Artificial intelligence (AI) is wrecking havoc on university assessments and exams.
Thanks to generative AI tools, such as ChatGPT, students can now generate essays and assessment answers in seconds. As we have noted in a study earlier this year, this has left universities scrambling to redesign tasks, update policies, and adopt new cheating detection systems.
But the technology keeps changing as they do this, there are constant reports of students cheating their way through their degrees.
The AI and assessment problem has put enormous pressure on institutions and teachers. Today’s students need assessment tasks to complete, as well as confidence the work they are doing matters. The community and employers need assurance university degrees are worth something.
In our latest research, we argue the problem of AI and assessment is far more difficult even than media debates have been making out.
It’s not something that can just be fixed once we find the “correct solution”. Instead, the sector needs to recognise AI in assessment is an intractable “wicked” problem, and respond accordingly.
What is a wicked problem?
The term “wicked problem,” was made famous by theorists Horst Rittel and Melvin Webber in the 1970s. It describes problems that defy neat solutions.
Well-known examples include climate change, urban planning and healthcare reform.
Unlike “tame” problems, which can be solved with enough time and resources, wicked problems have no single correct answer. In fact there is no “true” or “false” answer, only better or worse ones.

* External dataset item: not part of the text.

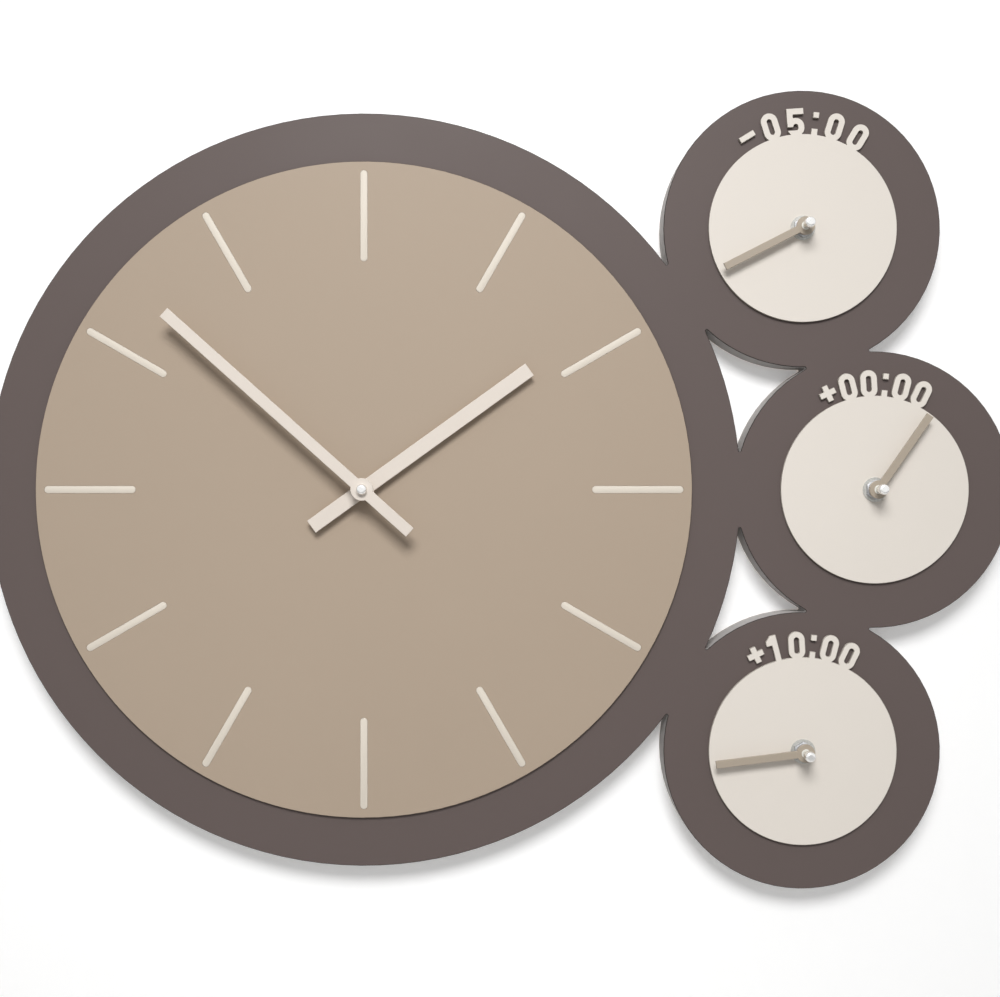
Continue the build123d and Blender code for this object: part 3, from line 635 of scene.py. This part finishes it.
# Cells: a steel can in a shrunk jacket, with a band at the positive end
cell = {"radius": 0.00695, "steps": 64, "slots": ("cell_jacket", "cell_band", "zinc_steel")}
cellProfile = [  # radius as a share, distance from the flat end in metres, finish of the stretch that follows
    (0.66, 0.0003, "zinc_steel"), (0.70, 0.0, "zinc_steel"), (0.86, 0.0, "cell_jacket"),
    (0.96, 0.00015, "cell_jacket"), (1.0, 0.0006, "cell_jacket"), (1.0, 0.0400, "cell_band"),
    (1.0, 0.0432, "cell_jacket"), (1.0, 0.0484, "cell_jacket"), (0.97, 0.0489, "cell_jacket"),
    (0.88, 0.0493, "cell_jacket"), (0.80, 0.0491, "zinc_steel"), (0.44, 0.0490, "zinc_steel"),
    (0.38, 0.0493, "zinc_steel"), (0.37, 0.0501, "zinc_steel"), (0.31, 0.0505, "zinc_steel")]


def makeCell(dial):
    low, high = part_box(f"{dial}_battery_cell")
    middle = (low + high) / 2
    steps, slots = cell["steps"], cell["slots"]
    rings = []
    for share, distance, _ in cellProfile:
        ring = circle(cell["radius"] * share, distance, steps)
        rings.append([(low.x - y, middle.y + x, middle.z + z) for x, y, z in ring])
    mesh = skin(f"{dial}Cell", rings)
    for slotName in slots:
        mesh.materials.append(finishes[slotName])
    for index, face in enumerate(mesh.polygons):
        stretch = index // steps
        isEnd = stretch >= len(cellProfile) - 1
        face.material_index = slots.index("zinc_steel" if isEnd else cellProfile[stretch][2])
    finishPiece(addPiece(f"{dial}Cell", mesh), "cell_jacket", f"{dial}_battery_cell")


for dial in dials:
    makeCell(dial)

# Coil windings: fine wire in even turns on a filled core
coil = {"turns": 56, "wireRadius": 0.0001, "stepsPerTurn": 20, "wireSides": 5, "coreSides": 32}


def makeCoilTree():
    tree, given = newTree("winding", {"Geometry": "geometry", "Material": "material", "Turns": "float",
                                      "Radius": "float", "Length": "float", "Wire": "float"})
    helix = addNode(tree, "GeometryNodeCurveSpiral",
                    [("Resolution", coil["stepsPerTurn"]), ("Rotations", given["Turns"]),
                     ("Start Radius", given["Radius"]), ("End Radius", given["Radius"]),
                     ("Height", given["Length"])])
    profile = addNode(tree, "GeometryNodeCurvePrimitiveCircle",
                      [("Resolution", coil["wireSides"]), ("Radius", given["Wire"])])
    wire = addNode(tree, "GeometryNodeCurveToMesh",
                   [("Curve", helix.outputs[0]), ("Profile Curve", profile.outputs[0]), ("Fill Caps", True)])
    core = addNode(tree, "GeometryNodeMeshCylinder",
                   [("Vertices", coil["coreSides"]), ("Radius", given["Radius"]), ("Depth", given["Length"])])
    half = addNode(tree, "ShaderNodeMath", [(0, given["Length"]), (1, 0.5)], operation="MULTIPLY")
    lift = addNode(tree, "ShaderNodeCombineXYZ", [("Z", half.outputs[0])])
    raised = addNode(tree, "GeometryNodeTransform",
                     [("Geometry", core.outputs[0]), ("Translation", lift.outputs[0])])
    whole = addNode(tree, "GeometryNodeJoinGeometry", [("Geometry", wire.outputs[0])])
    tree.links.new(raised.outputs[0], whole.inputs[0])
    copies = addNode(tree, "GeometryNodeInstanceOnPoints",
                     [("Points", given["Geometry"]), ("Instance", whole.outputs[0])])
    closeTree(tree, copies.outputs[0], given["Material"])
    return tree


def makeWindings():
    low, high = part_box("coil_windings")
    level, radius = (low.y + high.y) / 2, (high.y - low.y) / 2
    side = high.x - radius - centre["middle"].x
    bottom = low.z - centre["lower"].z
    length = high.z - centre["upper"].z - bottom
    wire = coil["wireRadius"]
    places = [(centre[dial].x + side, level, centre[dial].z + bottom + wire) for dial in dials]
    values = {"Material": finishes["copper_wire"], "Turns": coil["turns"], "Radius": radius - wire,
              "Length": length - wire * 2, "Wire": wire}
    finishPiece(grow("coilWindings", makeCoilTree(), values, places), "copper_wire", "coil_windings")


makeWindings()

# Moulded and cut pieces with their edges broken
edges = {"zoneDial": 0.0003, "mark": 0.0003, "case": 0.0003, "hanger": 0.0002, "cover": 0.00015,
         "washer": 0.00012}
for dial in zones:
    softened(f"{dial}ZoneDial", f"{dial}_zone_dial", edges["zoneDial"])
for dial in dials:
    softened(f"{dial}MovementCase", f"{dial}_movement_case", edges["case"])
softened("raisedMarks", "raised_marks", edges["mark"])
softened("hangerPlates", "hanger_plates", edges["hanger"])
softened("rearCovers", "rear_covers", edges["cover"])
softened("clampWashers", "clamp_washers", edges["washer"])
print("pieces: indices, nuts, bushings, screws, cells, windings and broken edges")


# Camera: straight on, as the photo was taken
view = {"distance": 0.640, "metresPerPixel": 0.0005712, "frameSize": (1000, 997), "sensor": 36,
        "basePixel": (364.2, 489.6), "axisPixel": (470, 495), "clipStart": 0.01}


def makeCamera():
    data = bpy.data.cameras.new("camera")
    camera = bpy.data.objects.new("camera", data)
    bpy.context.scene.collection.objects.link(camera)
    width, height = view["frameSize"]
    across = (view["axisPixel"][0] - view["basePixel"][0]) * view["metresPerPixel"]
    down = (view["axisPixel"][1] - view["basePixel"][1]) * view["metresPerPixel"]
    camera.location = (across, baseFront - view["distance"], -down)
    camera.rotation_euler = (math.pi / 2, 0, 0)
    data.sensor_width = view["sensor"]
    data.lens = view["sensor"] * view["distance"] / (view["metresPerPixel"] * width)
    data.shift_x = (width / 2 - view["axisPixel"][0]) / width
    data.shift_y = (view["axisPixel"][1] - height / 2) / width
    data.clip_start = view["clipStart"]
    bpy.context.scene.camera = camera


# Wall, floor and light
studio = {"wallGap": 0.0004, "wallSize": 5.0, "floorLevel": -0.62, "floorSize": 6.0,
          "wallWhite": 0.89, "wallGlow": 0.19, "floorTone": (0.42, 0.415, 0.405), "floorGlow": 0.34,
          "skyStrength": 0.41}
keyLight = {"place": (0.02, -1.08, 0.775), "aim": (0.03, 0.0, -0.60), "width": 0.71, "height": 0.50,
            "power": 6.90, "spread": 112, "mirrored": True}
backLight = {"place": (0.9, 2.0, 0.25), "aim": (0.075, 0.0, 0.0), "width": 1.4, "height": 1.0,
             "power": 12, "spread": 90, "mirrored": False}


def stagePlane(name, corners):
    mesh = bpy.data.meshes.new(name)
    mesh.from_pydata(corners, [], [range(len(corners))])
    plane = bpy.data.objects.new(name, mesh)
    bpy.context.scene.collection.objects.link(plane)
    return plane


def seenRays(tree):
    # 1 for rays that see the backdrop directly, in a mirror or through glass
    rays = tree.nodes.new("ShaderNodeLightPath")
    seen = rays.outputs["Is Camera Ray"]
    for name in ("Is Glossy Ray", "Is Transmission Ray"):
        seen = calculate(tree, "MAXIMUM", seen, rays.outputs[name])
    return seen


def backdropMaterial(name, tone, glow):
    # white paint that adds a little of its own glow for the viewer and is open from behind
    material = bpy.data.materials.new(name)
    material.use_nodes = True
    tree = material.node_tree
    tree.nodes.clear()
    coat = tree.nodes.new("ShaderNodeBsdfDiffuse")
    coat.inputs["Color"].default_value = (*tone, 1)
    shine = tree.nodes.new("ShaderNodeEmission")
    tree.links.new(calculate(tree, "MULTIPLY", seenRays(tree), glow), shine.inputs["Strength"])
    both = tree.nodes.new("ShaderNodeAddShader")
    tree.links.new(coat.outputs["BSDF"], both.inputs[0])
    tree.links.new(shine.outputs["Emission"], both.inputs[1])
    behind = tree.nodes.new("ShaderNodeNewGeometry")
    mix = tree.nodes.new("ShaderNodeMixShader")
    tree.links.new(behind.outputs["Backfacing"], mix.inputs["Fac"])
    tree.links.new(both.outputs["Shader"], mix.inputs[1])
    clear = tree.nodes.new("ShaderNodeBsdfTransparent")
    tree.links.new(clear.outputs["BSDF"], mix.inputs[2])
    output = tree.nodes.new("ShaderNodeOutputMaterial")
    tree.links.new(mix.outputs["Shader"], output.inputs["Surface"])
    return material


def areaLight(name, settings):
    data = bpy.data.lights.new(name, "AREA")
    data.shape = "ELLIPSE"
    data.size, data.size_y = settings["width"], settings["height"]
    data.energy = settings["power"]
    data.spread = math.radians(settings["spread"])
    lamp = bpy.data.objects.new(name, data)
    bpy.context.scene.collection.objects.link(lamp)
    lamp.location = settings["place"]
    lamp.visible_glossy = settings["mirrored"]
    away = lamp.location - Vector(settings["aim"])
    lamp.rotation_euler = away.to_track_quat("Z", "Y").to_euler()


def makeStudio():
    middle = sum((Vector(corner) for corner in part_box("back_board")), Vector()) / 2
    half, gap = studio["wallSize"] / 2, studio["wallGap"]
    floor, reach = studio["floorLevel"], studio["floorSize"] / 2
    left, right = middle.x - half, middle.x + half
    wall = stagePlane("wall", [(left, gap, floor), (right, gap, floor),
                               (right, gap, half), (left, gap, half)])
    wall.data.materials.append(backdropMaterial("wallPaint", (studio["wallWhite"],) * 3, studio["wallGlow"]))
    wall.visible_shadow = False
    ground = stagePlane("floor", [(middle.x - reach, -reach, floor), (middle.x + reach, -reach, floor),
                                  (middle.x + reach, reach, floor), (middle.x - reach, reach, floor)])
    ground.data.materials.append(backdropMaterial("floorPaint", studio["floorTone"], studio["floorGlow"]))
    areaLight("keyLight", keyLight)
    areaLight("backLight", backLight)
    world = bpy.data.worlds.new("studio")
    bpy.context.scene.world = world
    world.use_nodes = True
    tree = world.node_tree
    sky = tree.nodes["Background"]
    sky.inputs["Color"].default_value = (1, 1, 1, 1)
    tree.links.new(remap(tree, seenRays(tree), 0, 1, studio["skyStrength"], 1), sky.inputs["Strength"])
    bpy.context.scene.view_settings.view_transform = "Standard"


makeCamera()
makeStudio()
print("studio: camera, wall, floor and lights")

Wicked problems are messy, interconnected and resistant to closure. There is no way to test the solution to a wicked problem. Attempts to “fix” the issue inevitably generate new tensions, trade-offs and unintended consequences.
However, admitting there are no “correct” solutions does not mean there are not better and worse ones. Rather, it allows us the space to appreciate the nature and necessity of the trade offs involved.
Our research
In our latest research, we interviewed 20 university teachers leading assessment design work at Australian universities.

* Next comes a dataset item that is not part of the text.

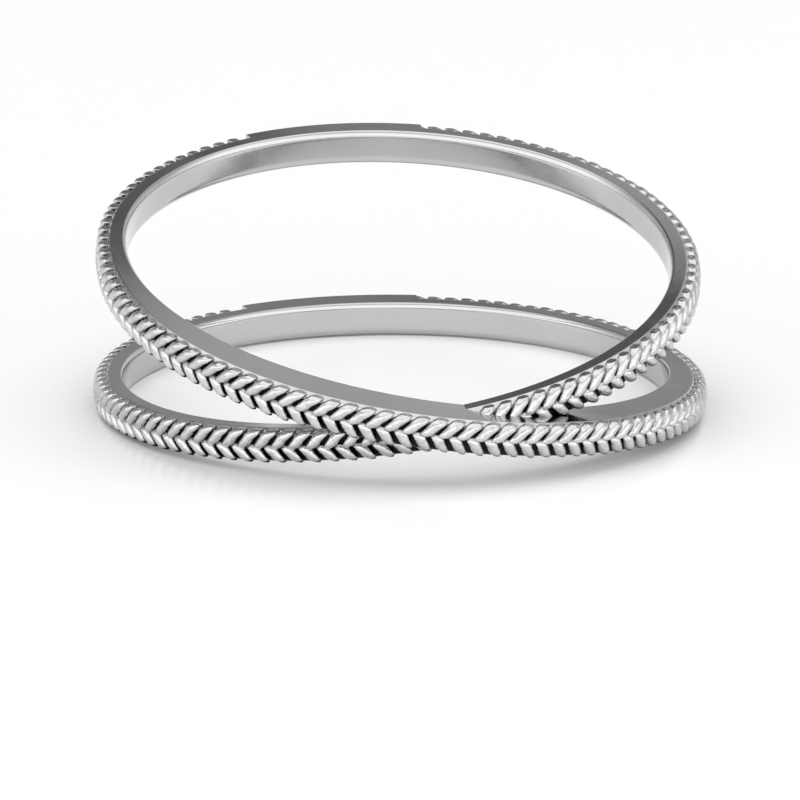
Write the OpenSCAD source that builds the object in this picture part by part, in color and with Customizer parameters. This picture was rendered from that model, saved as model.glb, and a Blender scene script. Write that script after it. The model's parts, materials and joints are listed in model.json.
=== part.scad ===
/* [Ring] */
// Diameter of the finger hole
hole_d = 17.3; // [15.5:0.1:20]
// Half of the distance between the two passes at the back
rise = 2.98; // [2.6:0.02:3.3]
// Width of the band along the finger
band_w = 1.1; // [0.95:0.01:1.25]
// Radial thickness of the smooth base below the braid
base_t = 0.53; // [0.45:0.01:0.65]
// Radial thickness of the plain shank at the back
shank_t = 0.86; // [0.8:0.01:0.95]
// Half of the angle that the plain shank covers at the back
shank_half = 18; // [12:0.5:24]
// Height of the slope on the rounded inner edges
edge_h = 0.2; // [0.1:0.01:0.3]
// Depth of the slope on the rounded inner edges
edge_t = 0.05; // [0.04:0.005:0.08]
// Lean of the finger axis when the ring lies on its side
rest_lean = 5.8; // [5:0.1:7]

/* [Crossing] */
// Extra thickness of the upper strand where it passes over the lower one
lift = 1; // [0.8:0.02:1.2]
// Extra fullness of that thicker stretch half way down
lift_full = 0.14; // [0:0.01:0.2]
// Angle from the crossing at which the extra thickness ends
lift_span = 104; // [90:1:120]

/* [Braid] */
// Height of the braid above the base
braid_h = 0.46; // [0.36:0.01:0.5]
// Number of V shapes on the upper strand
upper_count = 98; // [80:2:100]
// Number of V shapes on the lower strand
lower_count = 92; // [80:2:96]
// How far the arms of a V lean back along the band
arm_lean = 0.5; // [0.2:0.01:0.6]

/* [Hidden] */
hole_r = hole_d / 2;
half_w = band_w / 2;
// height above the base, and so the radius, at which the lengths of the braid are taken
braid_mid = 0.3;
path_r = hole_r + base_t + braid_mid;
// the finger hole is trued by a drill that is longer than the ring is high; its wall is made of
// arcs, and every second arc is a hair wider, so each arc of the wall stays a face of its own;
// the arcs are turned a little, so none of them ends exactly at the crossing
drill_h = 6 * rise;
drill_sides = 180;
arc_n = 12;
arc_turn = 7.3;
hair = 0.01;
// stations on each plain end, and the angle of the small step beside them
plain_n = 7;
step_a = 0.15;
// fine stations to each coarse one on the inner side
cell_n = 2;
// stations over which the lean of the arms fades out beside the shank
fade_n = 8;
// rounds in which an angle is closed in on
rounds = 6;

// outline of the braid from the top edge to the middle, on a strand and between strands;
// the columns are the share of the half width and the share of the braid height
across = 0;
high = 1;
on_strand = [[1, 0], [0.9, 0.06], [0.96, 0.22], [0.9, 0.66], [0.52, 0.94], [0.05, 1]];
between = [[1, 0], [0.9, 0.06], [0.86, 0.2], [0.72, 0.4], [0.44, 0.56], [0.05, 0.64]];
// shares of the half width for the same points on the plain shank
on_shank = [1, 0.95, 0.9, 0.75, 0.4, 0.05];
side_n = len(on_strand);
outer_n = 2 * side_n;
// points of one station on the inner side
inner_n = 3;

// extra thickness at an angle from the crossing
function lift_at(a) = abs(a) < lift_span
    ? lift * (1 + cos(180 * a / lift_span)) / 2 + lift_full * (1 - cos(360 * a / lift_span)) / 2
    : 0;

// part of the length that the extra thickness adds
function lift_length(a) = let (b = min(abs(a), lift_span), u = 180 * b / lift_span)
    sign(a) * (PI * b / 360 * (lift + lift_full)
        + lift_span / 360 * (lift * sin(u) - lift_full * sin(2 * u) / 2));

function length_at(a, lifted) = path_r * a * PI / 180 + lifted * lift_length(a);

// angle at a given length, closed in on step by step
function angle_at(l, lifted, a = 0, n = rounds) = n == 0 ? a
    : angle_at(l, lifted, (l - lifted * lift_length(a)) / path_r * 180 / PI, n - 1);

function place(a, r, z, side) = [r * sin(a), -r * cos(a), z + side * rise * sin(a / 2)];

// one turn of the band from back to back; side gives the direction in which it climbs
module turn(side, lifted, count) {
    last_a = 180 - shank_half;
    end_l = length_at(last_a, lifted);
    step_l = end_l / count;
    first = plain_n + 1;
    stations = 2 * count + 2 * first;

    // angle of a station, with the lean of the arms at a share f of the half width
    function station_a(i, f) =
        i < first ? -180 + i * (shank_half - step_a) / plain_n
        : i > stations - first ? 180 - (stations - i) * (shank_half - step_a) / plain_n
        : let (k = i - first, fade = min(1, k / fade_n, (2 * count - k) / fade_n))
            angle_at(-end_l + k * step_l + f * arm_lean * fade, lifted);
    function plain(i) = i < first || i > stations - first;

    // points from the top edge over the braid to the bottom edge
    function outer_point(i, j) =
        let (top = j < side_n,
            m = top ? j : outer_n - 1 - j,
            way = top ? 1 : -1,
            strand = ((i + lifted) % 2 == 1) == top,
            p = strand ? on_strand[m] : between[m],
            a = station_a(i, on_strand[m][across]),
            r = plain(i) ? hole_r + shank_t
                : hole_r + base_t + lifted * lift_at(a) + p[high] * braid_h)
        place(a, r, way * (plain(i) ? on_shank[m] : p[across]) * half_w, side);

    // points on the two inner edges, and one inside the hole that the drill takes off
    function inner_point(k, j) = let (a = station_a(k * cell_n, 1))
        j == 1 ? place(a, hole_r + edge_t - edge_t / edge_h * half_w, 0, side)
        : place(a, hole_r + edge_t, (1 - j) * half_w, side);

    cells = stations / cell_n;
    outer_total = (stations + 1) * outer_n;
    points = concat(
        [for (i = [0:stations]) for (j = [0:outer_n - 1]) outer_point(i, j)],
        [for (k = [0:cells]) for (j = [0:inner_n - 1]) inner_point(k, j)]);
    function o(i, j) = i * outer_n + j;
    function n(k, j) = outer_total + k * inner_n + j;
    low = outer_n - 1;

    strip = [for (i = [0:stations - 1]) for (j = [0:outer_n - 2]) each [
        [o(i, j), o(i + 1, j), o(i + 1, j + 1)],
        [o(i, j), o(i + 1, j + 1), o(i, j + 1)]]];
    // the flat side faces join fine stations outside to coarse ones inside
    flats = [for (k = [0:cells - 1]) let (i = k * cell_n, mid = i + cell_n / 2) each concat(
        [for (q = [i:mid - 1]) each [
            [n(k, 0), o(q + 1, 0), o(q, 0)],
            [n(k, 2), o(q, low), o(q + 1, low)]]],
        [[n(k, 0), n(k + 1, 0), o(mid, 0)], [n(k, 2), o(mid, low), n(k + 1, 2)]],
        [for (q = [mid:i + cell_n - 1]) each [
            [n(k + 1, 0), o(q + 1, 0), o(q, 0)],
            [n(k + 1, 2), o(q, low), o(q + 1, low)]]])];
    inside = [for (k = [0:cells - 1]) for (j = [0:1]) each [
        [n(k, j), n(k, j + 1), n(k + 1, j + 1)],
        [n(k, j), n(k + 1, j + 1), n(k + 1, j)]]];
    caps = [
        concat([n(0, 1), n(0, 0)], [for (j = [0:low]) o(0, j)], [n(0, 2)]),
        concat([n(cells, 1), n(cells, 2)], [for (j = [low:-1:0]) o(stations, j)], [n(cells, 0)])];
    polyhedron(points, concat(strip, flats, inside, caps));
}

module drill() {
    cylinder(h = drill_h, r = hole_r, center = true, $fn = drill_sides);
    for (i = [0:2:arc_n - 1])
        rotate([0, 0, i * 360 / arc_n + arc_turn])
        rotate_extrude(angle = 360 / arc_n, $fn = drill_sides)
        translate([0, -drill_h / 2]) square([hole_r + hair, drill_h]);
}

module ring() {
    color([0.85, 0.86, 0.87])
    rotate([rest_lean, 0, 0])
    difference() {
        union() {
            turn(-1, 1, upper_count);
            turn(1, 0, lower_count);
        }
        drill();
    }
}

ring();
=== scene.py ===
import json
import math
import bmesh
import bpy
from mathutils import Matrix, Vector


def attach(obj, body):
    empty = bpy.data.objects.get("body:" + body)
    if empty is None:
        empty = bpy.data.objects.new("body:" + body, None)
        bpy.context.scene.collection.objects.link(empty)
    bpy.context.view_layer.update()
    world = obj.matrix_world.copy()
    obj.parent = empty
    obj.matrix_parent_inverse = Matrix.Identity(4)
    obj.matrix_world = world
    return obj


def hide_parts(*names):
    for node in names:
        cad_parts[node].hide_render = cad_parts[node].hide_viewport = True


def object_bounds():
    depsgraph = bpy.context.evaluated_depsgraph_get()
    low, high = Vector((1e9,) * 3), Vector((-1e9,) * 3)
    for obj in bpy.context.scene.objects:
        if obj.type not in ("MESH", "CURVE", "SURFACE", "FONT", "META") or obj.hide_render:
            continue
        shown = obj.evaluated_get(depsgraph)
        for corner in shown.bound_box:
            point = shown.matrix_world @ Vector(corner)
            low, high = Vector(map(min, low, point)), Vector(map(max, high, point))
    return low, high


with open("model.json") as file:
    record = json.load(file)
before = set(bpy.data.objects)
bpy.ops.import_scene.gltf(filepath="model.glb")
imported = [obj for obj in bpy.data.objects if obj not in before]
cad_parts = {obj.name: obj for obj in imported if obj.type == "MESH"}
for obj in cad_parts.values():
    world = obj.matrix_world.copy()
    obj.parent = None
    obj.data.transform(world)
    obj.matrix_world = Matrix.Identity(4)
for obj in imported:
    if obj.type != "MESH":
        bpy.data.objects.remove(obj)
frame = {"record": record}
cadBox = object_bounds()
mount = frame["record"]["mounts"][0]  # the finger hole
fingerAxis = Vector(mount["axis"])
holeRadius = mount["dims"]["r_mm"]
fingerLean = math.atan2(-fingerAxis.y, fingerAxis.z)
mm = 0.001
print("ring: frame loaded, finger hole", round(2 * holeRadius, 2), "mm")

ring = {  # mm and degrees, the same for band and braid
    "rise": 2.98,  # half of the gap between the passes at the back
    "baseThick": 0.53,
    "shankThick": 0.86,
    "shankHalf": 18.0,  # half of the angle that the plain shank covers
    "shankStep": 0.15,  # angle taken up by the small step where the shank begins
    "lift": 1.0,  # extra thickness of the upper strand at the crossing
    "liftFull": 0.14,  # extra fullness of that thicker stretch half way down
    "liftSpan": 104.0,  # angle from the crossing at which the extra thickness ends
    "lengthRadius": 9.48,  # radius at which lengths along the braid are taken
    "rounds": 8,  # rounds in which an angle is closed in on
}
braidEnd = 180 - ring["shankHalf"]


def linearColour(text):
    # sRGB hex to linear light
    parts = [int(text[i:i + 2], 16) / 255 for i in (1, 3, 5)]
    return [p / 12.92 if p <= 0.04045 else ((p + 0.055) / 1.055) ** 2.4 for p in parts] + [1]


def addNode(tree, kind, inputs=None, **settings):
    node = tree.nodes.new(kind)
    for name, value in settings.items():
        setattr(node, name, value)
    for name, value in (inputs or {}).items():
        if isinstance(value, bpy.types.NodeSocket):
            tree.links.new(value, node.inputs[name])
        else:
            node.inputs[name].default_value = value
    return node


def mathsFor(tree):
    # maths nodes in one tree, fed with numbers or with other nodes
    def maths(operation, *values, clamp=False):
        node = addNode(tree, "ShaderNodeMath", dict(enumerate(values)), operation=operation,
                       use_clamp=clamp)
        return node.outputs[0]

    return maths


def fillCurve(node, points, straight=False):
    line = node.mapping.curves[0]
    while len(line.points) < len(points):
        line.points.new(0.5, 0.5)  # anywhere, as it is moved below
    for point, target in zip(line.points, points):
        point.location = target
        if straight:
            point.handle_type = "VECTOR"
    node.mapping.update()
    return node.outputs[0]


def extraThickness(angle):
    if abs(angle) >= ring["liftSpan"]:
        return 0.0
    turn = math.pi * angle / ring["liftSpan"]
    return ring["lift"] * (1 + math.cos(turn)) / 2 + ring["liftFull"] * (1 - math.cos(2 * turn)) / 2


def extraLength(angle):
    part = min(abs(angle), ring["liftSpan"])
    turn = math.pi * part / ring["liftSpan"]
    grown = math.radians(part) * (ring["lift"] + ring["liftFull"]) / 2
    wave = ring["lift"] * math.sin(turn) - ring["liftFull"] * math.sin(2 * turn) / 2
    return math.copysign(grown + ring["liftSpan"] / 360 * wave, angle)


def lengthAt(angle, lifted):
    return ring["lengthRadius"] * math.radians(angle) + lifted * extraLength(angle)


def angleAt(length, lifted):
    angle = 0.0
    for _ in range(ring["rounds"]):
        angle = math.degrees((length - lifted * extraLength(angle)) / ring["lengthRadius"])
    return angle


def ringPoint(angle, radius, across, side):
    # a point of one turn, leant over as the ring lies; side is the direction in which the turn climbs
    a = math.radians(angle)
    y = -radius * math.cos(a)
    z = across + side * ring["rise"] * math.sin(a / 2)
    c, s = math.cos(fingerLean), math.sin(fingerLean)
    return Vector((radius * math.sin(a), y * c - z * s, y * s + z * c)) * mm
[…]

We recruited participants by asking for referrals across four faculties at a large Australian university.
We wanted to speak to teachers who had made changes to their assessments because of generative AI. Our aim was to better understand what assessment choices were being made, and what challenges teachers were facing.
When we were setting up our research we didn’t necessarily think of AI and assessment as a “wicked problem”. But this is what emerged from the interviews.
Our results
Interviewees described dealing with AI as an impossible situation, characterised by trade-offs. As one teacher explained:
We can make assessments more AI-proof, but if we make them too rigid, we just test compliance rather than creativity.
In other words, the solution to the problem was not “true or false”, only better or worse.
Or as another teacher asked:
Have I struck the right balance? I don’t know.
There were other examples of imperfect trade-offs. Should assessments allow students to use AI (like they will in the real world)? Or totally exclude it to ensure they demonstrate independent capability?
Should teachers set more oral exams – which appear more AI resistant than other assessments – even if this increases workload and disadvantages certain groups?
As one teacher explained,
250 students by […] 10 min […] it’s like 2,500 min, and then that’s how many days of work is it just to administer one assessment?
Teachers could also set in-person hand-written exams, but this does not necessarily test other skills students need for the real world. Nor can this be done for every single assessment in a course.
The problem keeps shifting
Meanwhile, teachers are expected to redesign assessments immediately, while the technology itself keeps changing. GenAI tools such as ChatGPT are constantly releasing new models, as well as new functionalities, while new AI learning tools (such as AI text summarisers for unit readings) are increasingly ubiquitous.
At the same time, educators need to keep up with all their usual teaching responsibilities (where we know they are already stressed and stretched).
This is a sign of a messy problem, which has no closure or end point. Or as one interviewee explained:
We just do not have the resources to be able to detect everything and then to write up any breaches.
What do we need to do instead?
The first step is to stop pretending AI in assessment is a simple, “solvable” problem.
This not only fails to understand what’s going on, it can also lead to paralysis, stress, burnout and trauma among educators, and policy churn as institutions keep trying one “solution” after the next.
Instead, AI and assessment must be treated as something to be continually negotiated rather than definitively resolved.
This recognition can lift a burden from teachers. Instead of chasing the illusion of a perfect fix, institutions and educators can focus on building processes that are flexible and transparent about the trade-offs involved.
Our study suggests universities give teaching staff certain “permissions” to better address AI.
This includes the ability to compromise to find the best approach for their particular assessment, unit and group of students. All potential solutions will have trade offs – oral examinations might be better at assuring learning but may also bias against certain groups, for example, those whose second language is English.
Perhaps it also means teachers don’t have time for other course components and this might be OK.
But, like so many of the trade offs involved in this problem, the weight of responsibility for making the call will rest on the shoulders of teachers. They need our support to make sure the weight doesn’t crush them.